--- Begin Data in this exercise ---
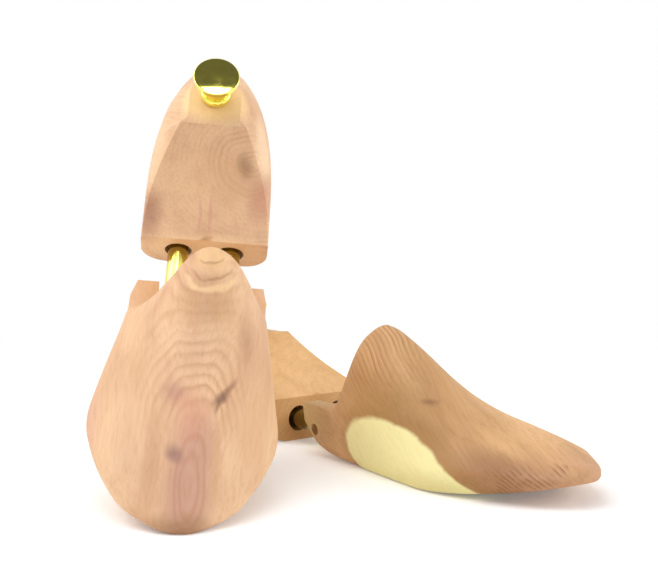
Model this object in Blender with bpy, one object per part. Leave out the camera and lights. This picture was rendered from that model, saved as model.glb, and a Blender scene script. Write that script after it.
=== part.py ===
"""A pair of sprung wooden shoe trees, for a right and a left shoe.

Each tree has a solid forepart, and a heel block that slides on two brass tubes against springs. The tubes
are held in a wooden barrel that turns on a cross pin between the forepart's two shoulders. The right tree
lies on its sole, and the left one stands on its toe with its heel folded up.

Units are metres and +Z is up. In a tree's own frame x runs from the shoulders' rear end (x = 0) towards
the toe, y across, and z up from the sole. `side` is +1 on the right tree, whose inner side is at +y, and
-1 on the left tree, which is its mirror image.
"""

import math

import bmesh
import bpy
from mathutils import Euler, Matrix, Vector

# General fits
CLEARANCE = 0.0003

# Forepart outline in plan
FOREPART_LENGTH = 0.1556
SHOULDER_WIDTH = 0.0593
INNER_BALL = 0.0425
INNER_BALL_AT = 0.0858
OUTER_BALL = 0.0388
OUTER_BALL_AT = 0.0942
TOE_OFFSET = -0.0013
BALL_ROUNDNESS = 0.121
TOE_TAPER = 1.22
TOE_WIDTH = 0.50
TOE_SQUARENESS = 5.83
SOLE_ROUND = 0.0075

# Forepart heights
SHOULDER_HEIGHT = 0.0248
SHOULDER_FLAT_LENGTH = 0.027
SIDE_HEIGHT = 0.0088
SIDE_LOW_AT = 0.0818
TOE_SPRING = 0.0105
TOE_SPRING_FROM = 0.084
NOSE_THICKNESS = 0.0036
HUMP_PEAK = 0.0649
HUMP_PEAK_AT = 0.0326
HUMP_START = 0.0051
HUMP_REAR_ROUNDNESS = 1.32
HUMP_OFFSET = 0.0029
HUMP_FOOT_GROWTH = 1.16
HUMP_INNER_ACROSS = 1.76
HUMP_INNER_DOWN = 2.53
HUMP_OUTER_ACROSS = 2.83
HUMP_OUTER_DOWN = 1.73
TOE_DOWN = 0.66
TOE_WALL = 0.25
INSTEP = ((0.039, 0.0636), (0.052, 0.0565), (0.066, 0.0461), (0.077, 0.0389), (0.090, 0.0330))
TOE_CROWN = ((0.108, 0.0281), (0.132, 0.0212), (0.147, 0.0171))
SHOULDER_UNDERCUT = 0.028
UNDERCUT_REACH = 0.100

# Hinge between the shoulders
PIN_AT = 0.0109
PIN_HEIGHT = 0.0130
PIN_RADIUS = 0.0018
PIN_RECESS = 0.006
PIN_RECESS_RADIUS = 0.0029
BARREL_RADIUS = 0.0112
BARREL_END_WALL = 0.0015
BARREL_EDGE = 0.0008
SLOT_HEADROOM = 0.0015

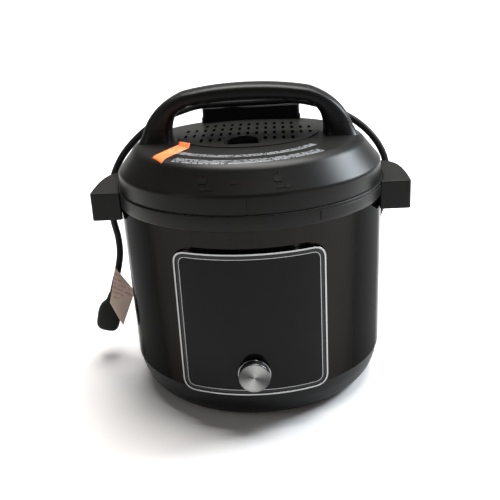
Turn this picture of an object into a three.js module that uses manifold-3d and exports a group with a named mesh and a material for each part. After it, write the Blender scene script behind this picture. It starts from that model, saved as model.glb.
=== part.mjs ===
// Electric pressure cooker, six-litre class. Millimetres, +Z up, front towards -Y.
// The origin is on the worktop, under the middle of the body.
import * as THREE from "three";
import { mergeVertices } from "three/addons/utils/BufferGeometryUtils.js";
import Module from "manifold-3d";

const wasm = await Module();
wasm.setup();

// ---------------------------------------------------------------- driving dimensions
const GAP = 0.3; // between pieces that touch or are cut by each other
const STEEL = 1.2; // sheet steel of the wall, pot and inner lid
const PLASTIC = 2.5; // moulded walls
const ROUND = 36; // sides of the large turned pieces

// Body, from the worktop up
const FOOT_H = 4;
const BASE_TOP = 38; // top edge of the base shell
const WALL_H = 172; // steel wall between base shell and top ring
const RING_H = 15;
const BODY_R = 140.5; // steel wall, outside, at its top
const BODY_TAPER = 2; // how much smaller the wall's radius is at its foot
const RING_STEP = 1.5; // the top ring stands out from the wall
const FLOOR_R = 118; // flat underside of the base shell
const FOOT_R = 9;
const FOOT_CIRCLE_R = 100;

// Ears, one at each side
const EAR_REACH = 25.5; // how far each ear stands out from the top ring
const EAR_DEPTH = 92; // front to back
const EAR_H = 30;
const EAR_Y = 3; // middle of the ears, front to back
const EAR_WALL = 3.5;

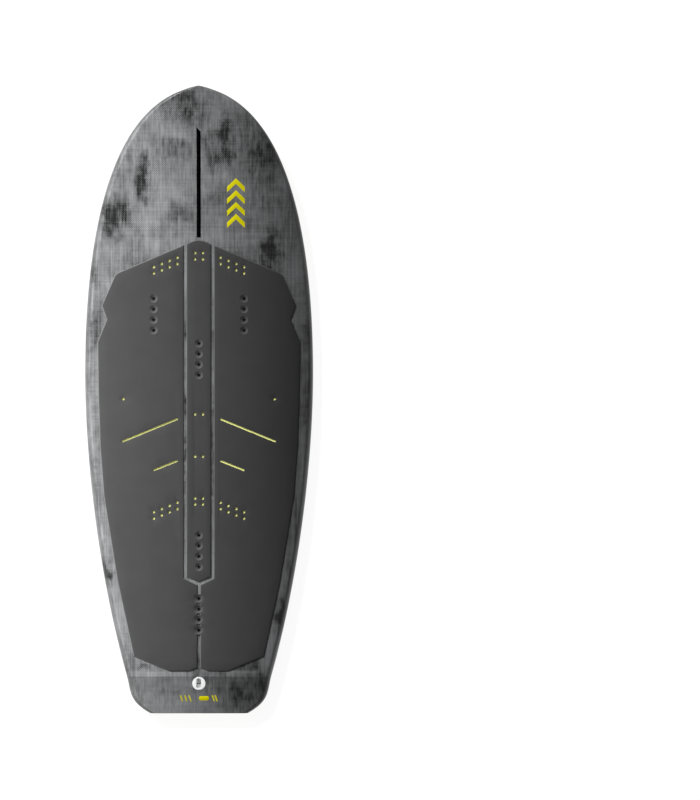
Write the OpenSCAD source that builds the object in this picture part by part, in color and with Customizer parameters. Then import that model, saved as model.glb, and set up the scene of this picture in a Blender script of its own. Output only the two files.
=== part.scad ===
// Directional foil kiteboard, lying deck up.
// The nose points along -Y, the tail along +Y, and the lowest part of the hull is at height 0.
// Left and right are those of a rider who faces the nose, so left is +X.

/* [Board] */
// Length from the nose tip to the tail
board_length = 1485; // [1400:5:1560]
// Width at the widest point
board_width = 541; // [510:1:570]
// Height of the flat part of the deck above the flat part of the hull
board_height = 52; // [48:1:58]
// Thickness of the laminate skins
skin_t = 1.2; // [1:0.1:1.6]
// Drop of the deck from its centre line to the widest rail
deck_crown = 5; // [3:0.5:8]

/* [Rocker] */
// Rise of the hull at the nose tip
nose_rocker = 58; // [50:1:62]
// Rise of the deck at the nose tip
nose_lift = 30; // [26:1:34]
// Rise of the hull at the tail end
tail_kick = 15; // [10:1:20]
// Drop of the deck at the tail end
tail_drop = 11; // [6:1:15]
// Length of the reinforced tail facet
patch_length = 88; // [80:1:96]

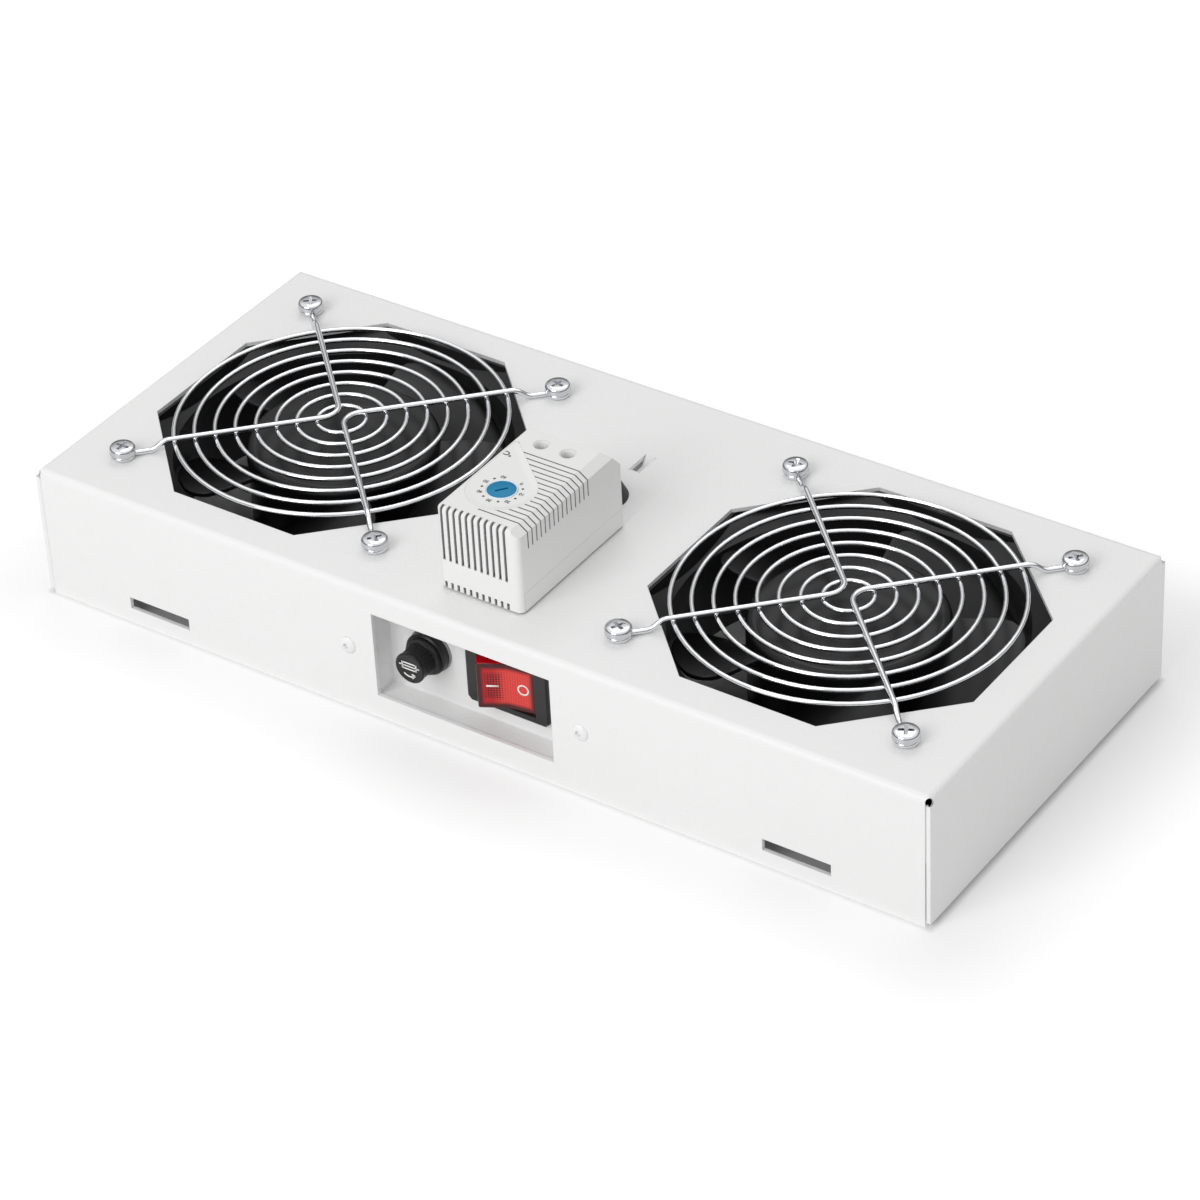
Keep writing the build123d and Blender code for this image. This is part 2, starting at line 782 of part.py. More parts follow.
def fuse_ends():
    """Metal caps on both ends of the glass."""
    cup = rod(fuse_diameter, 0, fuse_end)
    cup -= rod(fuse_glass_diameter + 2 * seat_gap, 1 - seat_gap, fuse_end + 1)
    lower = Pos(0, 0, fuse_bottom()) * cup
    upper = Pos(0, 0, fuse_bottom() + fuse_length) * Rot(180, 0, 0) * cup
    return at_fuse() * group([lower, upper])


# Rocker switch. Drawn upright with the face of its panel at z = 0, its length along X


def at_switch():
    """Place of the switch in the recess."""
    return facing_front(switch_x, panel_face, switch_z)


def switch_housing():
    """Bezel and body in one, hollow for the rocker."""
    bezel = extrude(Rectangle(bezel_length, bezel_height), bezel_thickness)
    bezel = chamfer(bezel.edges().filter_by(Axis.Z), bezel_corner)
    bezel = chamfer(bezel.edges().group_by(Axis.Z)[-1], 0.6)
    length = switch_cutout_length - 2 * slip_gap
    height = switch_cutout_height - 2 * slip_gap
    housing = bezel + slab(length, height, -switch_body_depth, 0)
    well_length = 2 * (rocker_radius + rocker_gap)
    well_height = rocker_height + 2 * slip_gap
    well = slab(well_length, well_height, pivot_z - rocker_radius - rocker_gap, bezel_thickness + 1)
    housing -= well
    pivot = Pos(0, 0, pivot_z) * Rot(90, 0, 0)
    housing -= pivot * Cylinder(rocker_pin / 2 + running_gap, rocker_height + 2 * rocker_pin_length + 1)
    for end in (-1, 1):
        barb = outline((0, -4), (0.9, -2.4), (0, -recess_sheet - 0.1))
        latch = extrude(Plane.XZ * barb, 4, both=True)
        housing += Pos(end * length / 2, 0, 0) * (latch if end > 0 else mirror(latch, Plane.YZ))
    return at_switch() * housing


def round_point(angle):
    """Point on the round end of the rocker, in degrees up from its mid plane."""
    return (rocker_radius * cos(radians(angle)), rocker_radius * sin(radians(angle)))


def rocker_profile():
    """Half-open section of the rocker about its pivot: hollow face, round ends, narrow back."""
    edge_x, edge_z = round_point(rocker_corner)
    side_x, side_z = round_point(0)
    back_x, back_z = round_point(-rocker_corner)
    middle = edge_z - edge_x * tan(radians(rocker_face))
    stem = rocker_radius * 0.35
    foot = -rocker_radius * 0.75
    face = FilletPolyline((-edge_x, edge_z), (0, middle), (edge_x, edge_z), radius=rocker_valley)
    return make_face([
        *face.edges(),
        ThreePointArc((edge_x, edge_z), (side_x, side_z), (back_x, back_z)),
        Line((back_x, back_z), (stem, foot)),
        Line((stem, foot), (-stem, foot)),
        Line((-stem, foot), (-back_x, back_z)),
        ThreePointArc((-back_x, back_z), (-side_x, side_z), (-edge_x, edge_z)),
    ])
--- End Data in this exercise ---
The task
Beginning at the top of the data, please return every line until and including the line containing "SLOT_HEADROOM = 0.0015", copied exactly, and nothing past it.

The output
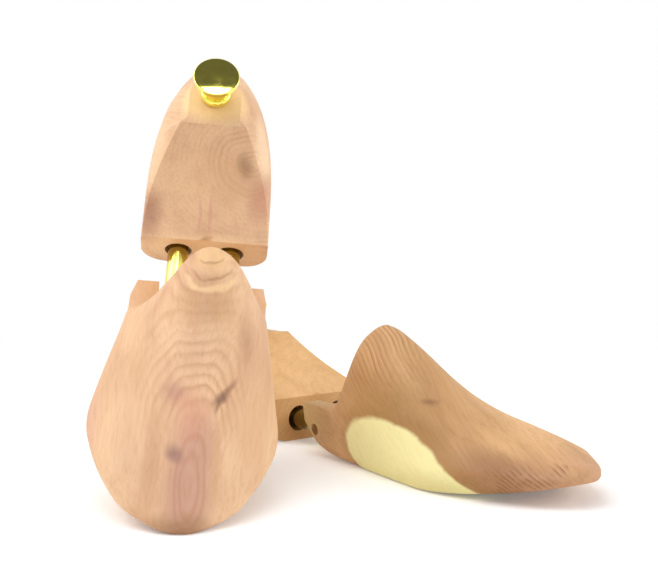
Model this object in Blender with bpy, one object per part. Leave out the camera and lights. This picture was rendered from that model, saved as model.glb, and a Blender scene script. Write that script after it.
=== part.py ===
"""A pair of sprung wooden shoe trees, for a right and a left shoe.

Each tree has a solid forepart, and a heel block that slides on two brass tubes against springs. The tubes
are held in a wooden barrel that turns on a cross pin between the forepart's two shoulders. The right tree
lies on its sole, and the left one stands on its toe with its heel folded up.

Units are metres and +Z is up. In a tree's own frame x runs from the shoulders' rear end (x = 0) towards
the toe, y across, and z up from the sole. `side` is +1 on the right tree, whose inner side is at +y, and
-1 on the left tree, which is its mirror image.
"""

import math

import bmesh
import bpy
from mathutils import Euler, Matrix, Vector

# General fits
CLEARANCE = 0.0003

# Forepart outline in plan
FOREPART_LENGTH = 0.1556
SHOULDER_WIDTH = 0.0593
INNER_BALL = 0.0425
INNER_BALL_AT = 0.0858
OUTER_BALL = 0.0388
OUTER_BALL_AT = 0.0942
TOE_OFFSET = -0.0013
BALL_ROUNDNESS = 0.121
TOE_TAPER = 1.22
TOE_WIDTH = 0.50
TOE_SQUARENESS = 5.83
SOLE_ROUND = 0.0075

# Forepart heights
SHOULDER_HEIGHT = 0.0248
SHOULDER_FLAT_LENGTH = 0.027
SIDE_HEIGHT = 0.0088
SIDE_LOW_AT = 0.0818
TOE_SPRING = 0.0105
TOE_SPRING_FROM = 0.084
NOSE_THICKNESS = 0.0036
HUMP_PEAK = 0.0649
HUMP_PEAK_AT = 0.0326
HUMP_START = 0.0051
HUMP_REAR_ROUNDNESS = 1.32
HUMP_OFFSET = 0.0029
HUMP_FOOT_GROWTH = 1.16
HUMP_INNER_ACROSS = 1.76
HUMP_INNER_DOWN = 2.53
HUMP_OUTER_ACROSS = 2.83
HUMP_OUTER_DOWN = 1.73
TOE_DOWN = 0.66
TOE_WALL = 0.25
INSTEP = ((0.039, 0.0636), (0.052, 0.0565), (0.066, 0.0461), (0.077, 0.0389), (0.090, 0.0330))
TOE_CROWN = ((0.108, 0.0281), (0.132, 0.0212), (0.147, 0.0171))
SHOULDER_UNDERCUT = 0.028
UNDERCUT_REACH = 0.100

# Hinge between the shoulders
PIN_AT = 0.0109
PIN_HEIGHT = 0.0130
PIN_RADIUS = 0.0018
PIN_RECESS = 0.006
PIN_RECESS_RADIUS = 0.0029
BARREL_RADIUS = 0.0112
BARREL_END_WALL = 0.0015
BARREL_EDGE = 0.0008
SLOT_HEADROOM = 0.0015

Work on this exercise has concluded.